In a former life as a management consultant, we inevitably presented to business clients how to best use limited resources for the most benefit, or in layman’s terms, how to get the most “bang for the buck.” In my almost 20 years of serving as a Christian field worker in the developing world, I often reflect on the same type of analysis with a different goal of effectively helping children.
What I can confidently say is that our Child Sponsorship and Site Partner models get lots of bang for the buck as they provide the basic support for the holistic, transformational care of Kids Alive children and youth in the Dominican Republic. The model itself is both beautiful and efficient. Consider these facts:
- The cost of our holistic, life-changing care in schools is roughly 10% of the cost of public education in the United States at roughly $85/month per child (including education, nutrition, medical care, sports programming and more).
- Recent studies show a KA-DR sponsored child in some of our communities is five times more likely to finish high school than a normal public school child in the Dominican Republic. (If you believe basic education is both a human right and is helpful for long-term poverty alleviation, this is astounding news.)
- A Kids Alive child is up to six times more likely to attend church as an adult than a sibling who did not attend a Kids Alive school. (Growing faith leads to joy, peace, and hope regardless of circumstances.)
- A Kids Alive youth is far more likely to graduate from technical school or university and less likely to be a single parent as an adult. (Extended education, protection and wise choices help dramatically reduce abuse and teenage pregnancy.)
- One of the beauties of long-term, educational, and holistic aid is that it helps create independence rather than dependence for those who lack resources.
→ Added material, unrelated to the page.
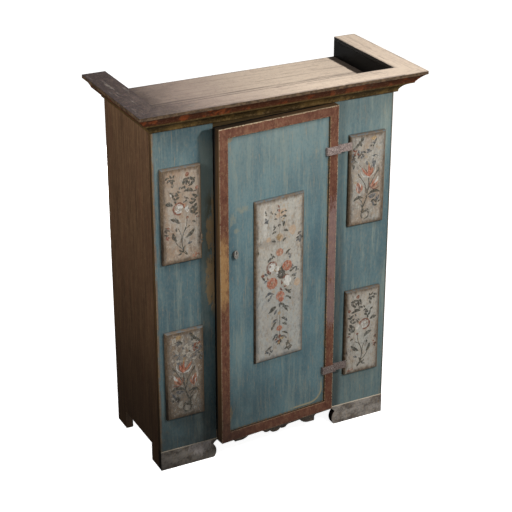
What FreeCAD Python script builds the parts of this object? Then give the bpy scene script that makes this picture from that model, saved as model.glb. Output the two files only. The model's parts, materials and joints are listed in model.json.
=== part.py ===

It also particularly helps protect girls, many of whom live in neglectful or traumatic conditions in their communities by providing loving, safe environments.
- Our high school graduates, for instance, are often motivated to work to help themselves and families rather than seek more aid or handouts from an NGO. In a sense, our programs don’t give fish but rather teach a student how to fish. They effectively and efficiently help youth learn to help themselves, their families, their churches, and their communities.
In closing, I have also learned to deeply appreciate the beauty in the personal side of Child Sponsorship and Site Partnership. Many supporters, from as young as middle and high school age up to elderly retired adults on limited fixed income, find a way to sponsor a child at the basic level of $39 a month. And our children recognize the selfless sacrifice of someone that isn’t family, giving regularly to help them. In fact, a common saying among our youth who have transformed from receivers to servants and givers is, “I am only giving a little bit back of what has been generously given to me.”
Thanks for your prayers and support!